My daughter will be nine in a month. She is 4' 4" and still fine on her ScottaScale 20. She has another 3" I can pull the seat up. I compared an XS Myka and a 24" kids mtn bike at a LBS side by side the seat height and reach looked the same. The Myka had a little longer wheelbase. The Mykas, especially the stepthrough one seem to have the shortest standover height and toptube length.
Depending on how my daughter grows I would like to skip 24" bikes. I also figure I can get her 2" raised handle bars and a longer seat stem for the Scott.

Have any of you tried this? Thanks Bill


----------



## gabikerchick (Nov 29, 2012)

I ride a Myka 26er and I think it's a great intro. bike or one for a casual/rec. rider. I'm 5'6" and ride the 17" frame, medium I guess. We just upgraded our 10yo dd to a specialized hardrock sport from a rigid Trek 24". The XS 13" frame is a great fit. She's petite for a 10yo, I think 4'5" last time we measured. She loves it and has been riding faster and more aggressively. Really it's not much bigger at all than a 24". Wishing we had made the upgrade for her sooner. 
'


----------



## Billinsd (May 10, 2012)

Thanks! Out of curiosity why didn't you buy your daughter a Myka instead of a Hotrock? Thanks Bill


----------



## gabikerchick (Nov 29, 2012)

We have four daughters and this one is more of our tom boy. She liked the look of the hardrock and the white/black/red color scheme. Mostly though b/c we picked it up used from someone locally and got a super sweet deal! It may not be her forever bike, but it should serve her well for several years and inches.
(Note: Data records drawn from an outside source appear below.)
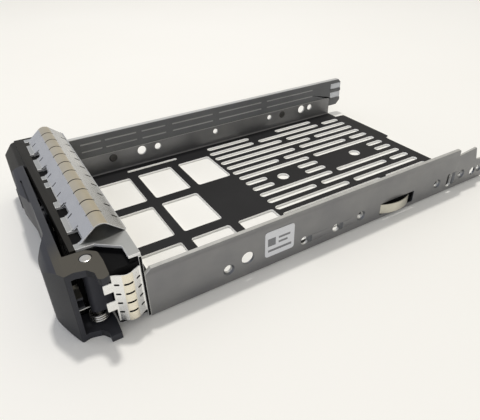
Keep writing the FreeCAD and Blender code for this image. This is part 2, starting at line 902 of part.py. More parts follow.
def make_latch_spring():
    """Folded strip spring that pushes the latch out again."""
    start_x = slider_near_x + latch_strip_gap
    step = (lever_far_x + stop_offset - latch_strip_gap - start_x) / latch_folds
    low = before(slider_depth[0]) + latch_strip
    high = before(slider_depth[1]) - latch_strip
    path = [(start_x + k * step, high if k % 2 else low) for k in range(latch_folds + 1)]
    front = [(x, y - latch_strip / 2) for x, y in path]
    rear = [(x, y + latch_strip / 2) for x, y in path[::-1]]
    half = latch_strip_height / 2
    return slab(front + rear, "plan", latch_height - half, latch_height + half)


def make_torsion_spring():
    """Torsion spring around the hinge pin that swings the lever open, with two straight legs."""
    pitch = torsion_wire + torsion_gap
    along = V(0, 1, 0)
    points = []
    for k in range(torsion_turns * round_flat_count + 1):
        turn = 2 * math.pi * k / round_flat_count
        points.append(V(torsion_radius * math.cos(turn), torsion_radius * math.sin(turn),
                        pitch * k / round_flat_count))
    root = points[0] - along * torsion_legs[0]
    path = Part.makePolygon([root] + points + [points[-1] + along * torsion_legs[1]])
    across = V(1, 0, 0)
    upright = along.cross(across)
    turns = [2 * math.pi * k / wire_flat_count for k in range(wire_flat_count + 1)]
    half = torsion_wire / 2
    section = Part.makePolygon([
        root + across * (half * math.cos(t)) + upright * (half * math.sin(t)) for t in turns
    ])
    spring = path.makePipeShell([section], True, False, 1)
    spring.rotate(V(0, 0, 0), V(0, 0, 1), 180)
    spring.translate(V(pin_x, behind(pin_behind), flange + torsion_lift + half))
    return spring


def make_pin():
    """Hinge pin, riveted in the lever's two flanges."""
    axis = V(pin_x, behind(pin_behind), 0)
    neck = axis + V(0, 0, bezel_height - pin_head_depth)
    shank = rod(pin_radius, axis + V(0, 0, pin_foot), neck)
    return fuse(shank, [rod(pin_head_radius, neck, axis + V(0, 0, bezel_height))])


def pipe_channels():
    """Channels for the light pipes in the far side of the carrier and the bezel."""
    half = pipe_height / 2 + pipe_gap
    across = (carrier_outer_x - drawing_margin, -half_inner - carrier_skin)
    along = (before(pipe_channel_front), behind(fork_start + drawing_margin))
    return [box(across, along, (level - half, level + half)) for level in pipe_levels]


def lens_corners(level, grow):
    """Front outline of a status lens."""
    half = lens_size[1] / 2 + grow
    reach = lens_size[0] / 2 + grow - half
    right = [c for c in ring(lens_x + reach, level, half, lens_flat_count) if c[0] > lens_x + reach]
    left = [c for c in ring(lens_x - reach, level, half, lens_flat_count) if c[0] < lens_x - reach]
    right.sort(key=lambda c: c[1])
    left.sort(key=lambda c: -c[1])
    return right + left


def pipe_head_box(level, grow):
    """Wider front end of a light pipe, behind its lens."""
    half = pipe_height / 2 + grow
    across = (carrier_outer_x + pipe_head_inset[0] - grow, carrier_outer_x + pipe_head_inset[1] + grow)
    along = (before(end_block_depth - lens_depth), behind(pipe_head_back + grow))
    return box(across, along, (level - half, level + half))


def end_block_section():
    """Side outline of the end block, whose upper front edge falls away in three steps."""
    shoulder, shoulder_drop = end_block_shoulder
    brow, brow_back = end_block_brow
    toe, toe_height = end_block_foot
    toe_radius, foot_radius, face_radius, shoulder_radius, brow_radius = end_block_radii
    return [
        (before(strip_overhang - drawing_margin), 0),
        (before(toe), 0, toe_radius),
        (before(end_block_depth), toe_height, foot_radius),
        (before(end_block_depth), bezel_height - end_block_drop, face_radius),
        (before(shoulder), bezel_height - shoulder_drop, shoulder_radius),
        (before(brow), bezel_height, brow_radius),
        (before(brow_back), bezel_height),
    ]


def bezel_bays():
    """Hollow bays of the housing, open to the rear."""
    rear = behind(bezel_rear) + drawing_margin
    first = carrier_outer_x + bay_far_margin
    last = bezel_near_x - bezel_wall
    pitch = (last + bezel_rib - first) / bay_count
    heights = (bezel_wall, bezel_top - bezel_wall)
    bays = []
    for k in range(bay_count):
        left = first + k * pitch
        bays.append(box((left, left + pitch - bezel_rib), (behind(bay_front), rear), heights))
    return bays


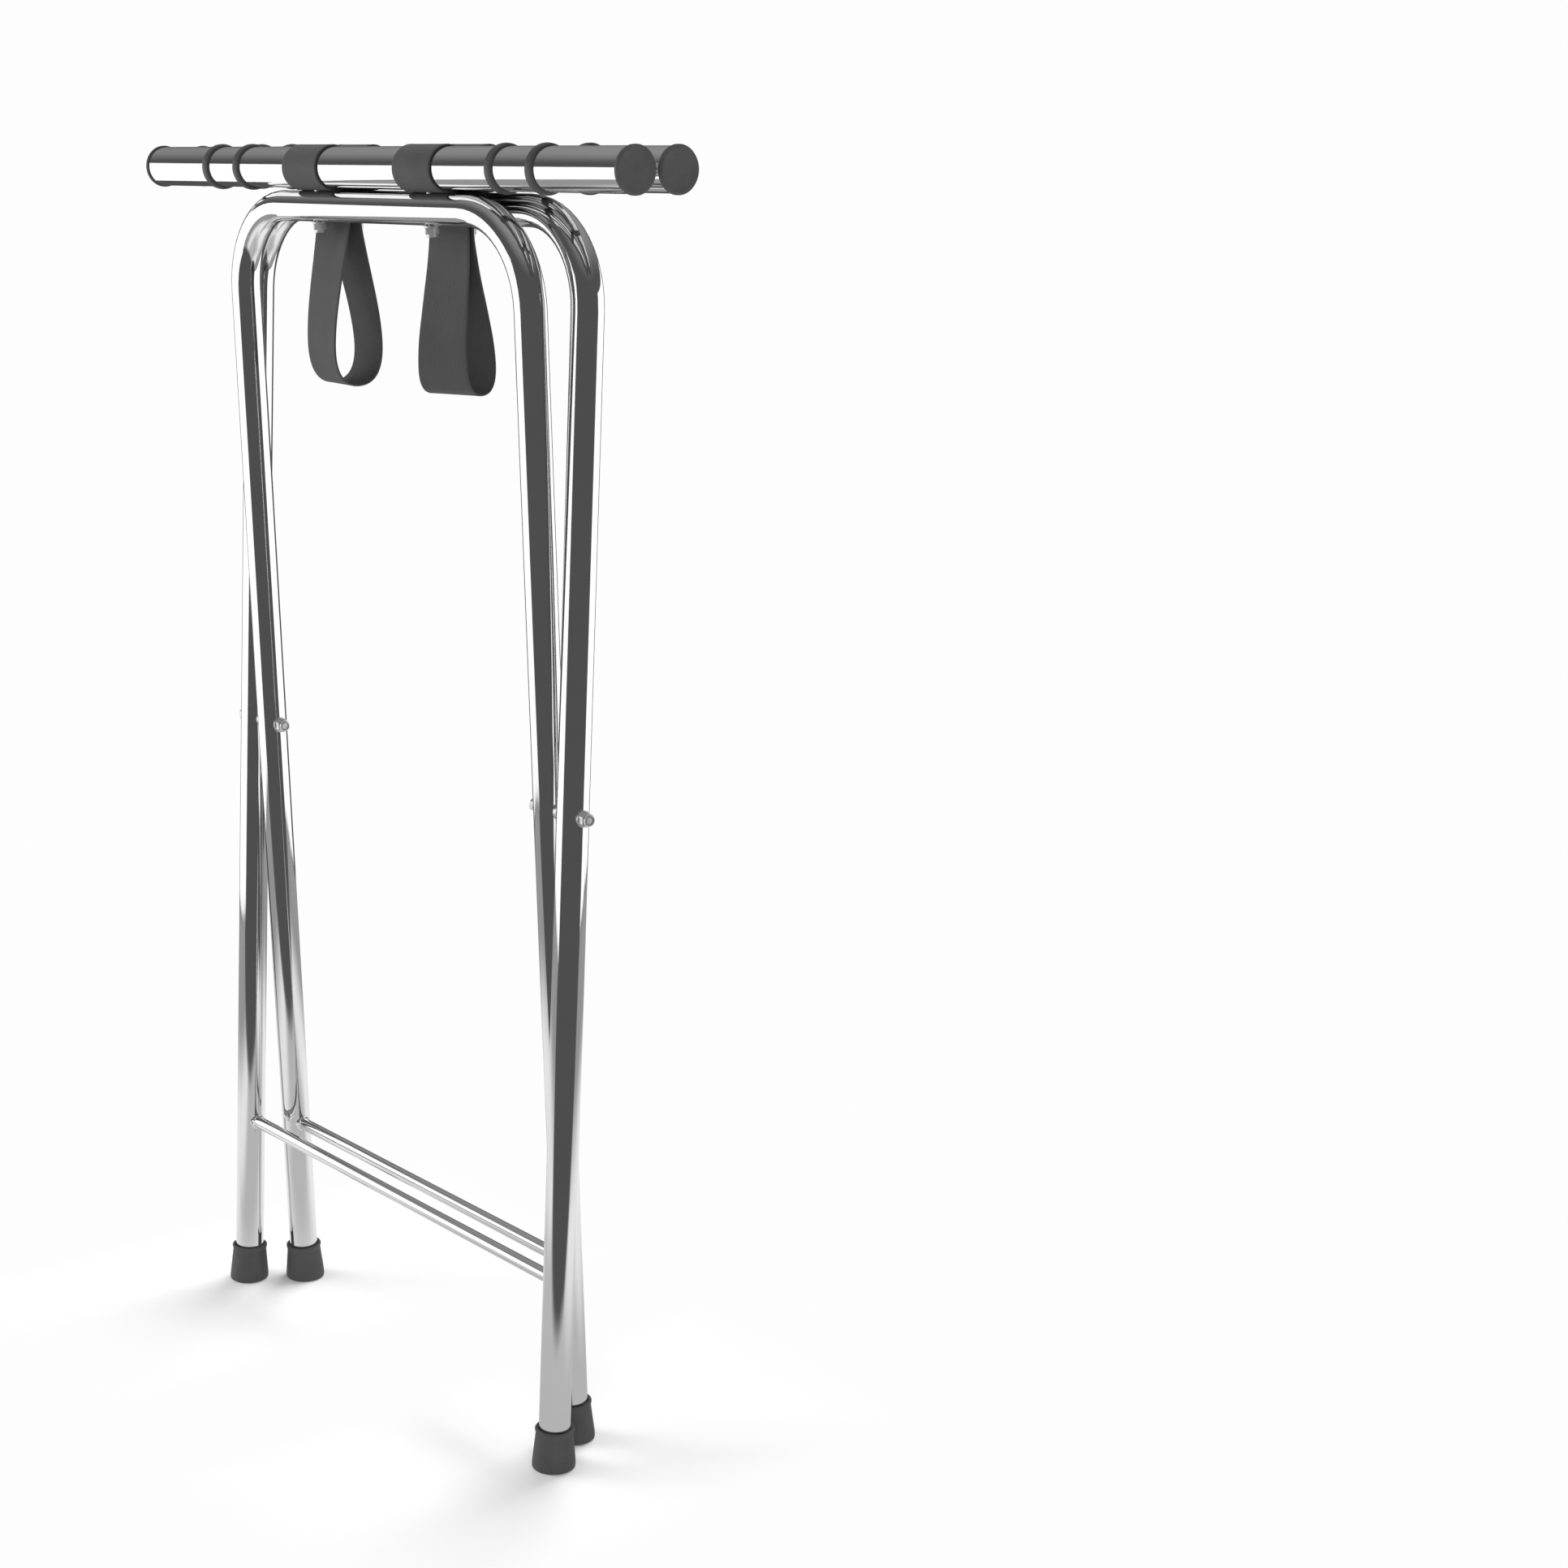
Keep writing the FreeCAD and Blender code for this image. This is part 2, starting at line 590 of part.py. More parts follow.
def make_strap_wrap(frame, label, side):
    """Webbing round the rail, pinched on the frame tube, with the run that hangs from it."""
    name = f"{frame.name}_strap_{label}"
    x = side * sheet.strap_place
    loop_radius = LOOP_RADIUS[label]
    tube, over_radius, round_centre, leave = strap_route(frame, loop_radius)
    rail = frame.at(0, 0, sheet.rail_height).Base
    half = sheet.web_thickness / 2
    body = doc.addObject("PartDesign::Body", f"{name}_wrap_body")
    ring = new_sketch(body, f"{name}_ring", "YZ_Plane")
    add_circle(ring, rail.y, rail.z, rail_radius, "Sizes.rail_diameter / 2")
    add_circle(ring, rail.y, rail.z, wrap_radius, "Sizes.rail_diameter / 2 + Sizes.web_thickness")
    pad_web(body, ring, f"{name}_ring_pad")
    body.Placement.Base = FreeCAD.Vector(x, 0, 0)

    over = doc.addObject("PartDesign::Body", f"{name}_over_body")
    bend = new_sketch(over, f"{name}_over", "YZ_Plane")
    top = math.pi / 2
    add_band(bend, tube, over_radius, min(top, leave), max(top, leave))
    pad_web(over, bend, f"{name}_over_pad")
    over.Placement.Base = FreeCAD.Vector(x, 0, 0)

    run = doc.addObject("PartDesign::Body", f"{name}_run_body")
    fall = new_sketch(run, f"{name}_fall", "YZ_Plane")
    arrive = leave - math.pi
    across = FreeCAD.Vector(0, math.cos(leave), math.sin(leave))
    start = FreeCAD.Vector(0, *on_circle(tube, over_radius, leave))
    end = FreeCAD.Vector(0, *on_circle(round_centre, loop_radius, arrive))
    down = (end - start).normalize()
    end = end - down * sheet.strap_split
    corners = (start - across * half, start + across * half,
               end + across * half, end - across * half)
    add_outline(fall, [(corner.y, corner.z) for corner in corners])
    pad_web(run, fall, f"{name}_fall_pad")
    run.Placement.Base = FreeCAD.Vector(x, 0, 0)

    joined = fuse([body, over, run], f"{name}_joined")
    solid_rail = cylinder(f"{name}_rail_core", rail_radius, 2 * sheet.web_width,
                          frame.at(x - sheet.web_width, 0, sheet.rail_height, ALONG_X),
                          Radius="Sizes.rail_diameter / 2", Height="2 * Sizes.web_width")
    solid_tube = cylinder(f"{name}_tube_core", tube_radius, 2 * sheet.web_width,
                          frame.at(x - sheet.web_width, 0, top_height, ALONG_X),
                          Radius="Sizes.tube_diameter / 2", Height="2 * Sizes.web_width")
    hole = cylinder(f"{name}_bolt_hole", bolt_hole_radius, wrap_radius + tube_radius,
                    frame.at(x, 0, top_height), Radius=BOLT_HOLE)
    off_rail = cut(joined, solid_rail, f"{name}_off_rail")
    off_tube = cut(off_rail, solid_tube, f"{name}_off_tube")
    keep(cut(off_tube, hole, f"{name}_holed"), name)


def make_strap_bottom(frame, label, side):
    """One half of the loop's round bottom, from the hanging run to the loop's middle."""
    name = f"{frame.name}_strap_bottom_{label}"
    loop_radius = LOOP_RADIUS[label]
    _, _, round_centre, leave = strap_route(frame, loop_radius)
    lowest = -math.pi / 2
    arrive = leave - math.pi
    trim = sheet.strap_split / 2 / loop_radius
    body = doc.addObject("PartDesign::Body", f"{name}_body")
    sketch = new_sketch(body, f"{name}_round", "YZ_Plane")
    if frame.side < 0:
        add_band(sketch, round_centre, loop_radius, arrive, lowest - trim)
    else:
        add_band(sketch, round_centre, loop_radius, lowest + trim, arrive)
    pad_web(body, sketch, f"{name}_pad")
    body.Placement.Base = FreeCAD.Vector(side * sheet.strap_place, 0, 0)
    keep(body, name)


# ---------------------------------------------------------------- assembly
for one in FRAMES:
    make_frame_tube(one)
    make_cross_rod(one)
    make_rail(one)
    make_rings(one)
    make_rail_fixings(one)
    for end_label, end_side in SIDES:
        make_cap(one, end_label, end_side)
        make_foot(one, end_label, end_side)
        make_strap_wrap(one, end_label, end_side)
        make_strap_bottom(one, end_label, end_side)
make_pivots()
doc.recompute()

for item in doc.Objects:
    if "Invalid" in item.State or "Error" in item.State:
        raise RuntimeError(f"{item.Label} failed to recompute")
os.makedirs("parts", exist_ok=True)
for piece in sub_parts:
    shape = piece.Shape
    if shape.isNull() or not shape.isValid():
        raise RuntimeError(f"{piece.Label} has no valid shape")
    shape.exportStep(os.path.join("parts", f"{piece.Label}.step"))
    print(f"{piece.Label}: {len(shape.Solids)} solid(s), {shape.Volume / 1000:.2f} cm3")
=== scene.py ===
import math

import bmesh
import bpy
from mathutils import Matrix, Vector, noise


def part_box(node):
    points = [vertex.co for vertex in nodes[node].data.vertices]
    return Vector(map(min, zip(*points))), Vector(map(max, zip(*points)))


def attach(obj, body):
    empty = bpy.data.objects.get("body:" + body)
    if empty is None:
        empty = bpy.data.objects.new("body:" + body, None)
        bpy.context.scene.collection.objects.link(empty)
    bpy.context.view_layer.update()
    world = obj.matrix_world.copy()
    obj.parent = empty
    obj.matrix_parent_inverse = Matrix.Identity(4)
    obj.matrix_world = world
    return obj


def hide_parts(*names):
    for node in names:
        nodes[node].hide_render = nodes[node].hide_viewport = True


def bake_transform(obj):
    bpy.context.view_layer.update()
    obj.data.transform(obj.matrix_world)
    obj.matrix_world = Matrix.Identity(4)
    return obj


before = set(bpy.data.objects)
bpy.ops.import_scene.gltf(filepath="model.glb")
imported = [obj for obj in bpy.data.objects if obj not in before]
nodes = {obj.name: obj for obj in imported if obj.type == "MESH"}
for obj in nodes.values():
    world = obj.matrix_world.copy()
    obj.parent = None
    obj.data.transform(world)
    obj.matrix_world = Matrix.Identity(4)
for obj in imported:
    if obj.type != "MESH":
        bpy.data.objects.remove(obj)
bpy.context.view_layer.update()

# Folding valet stand: chromed crossed frames, two rails with rubber bands, webbing straps.
# Metres, in the CAD frame. +X runs along the rails, +Y is the depth of the fold, +Z is up.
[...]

Here's a pic from her first ride on it last month.


----------



## Billinsd (May 10, 2012)

Great photo!! Thanks :thumbsup:
Bill


----------



## JDubKC (Jul 31, 2009)

Specialized Hardrock Sport Women's Mountain Bike in GREAT condition!

great deal on CL


----------



## md247 (Dec 8, 2011)

Bill, I just purchased my daughter a 13" Myka expert this week. Added a Reba RL to the build to get ride of the junky SR fork. ( which is my biggest complaint on 24" bikes)

She's been on a 24" hotrock A1 for a little over a year & I've been itching to get her onto a 26" bike. She's 4'8" and the 13" frame fit her well

I will see which parts I can upgrade for cheap to save weight. Already have a post and handlebar ready for when it arrives this week


----------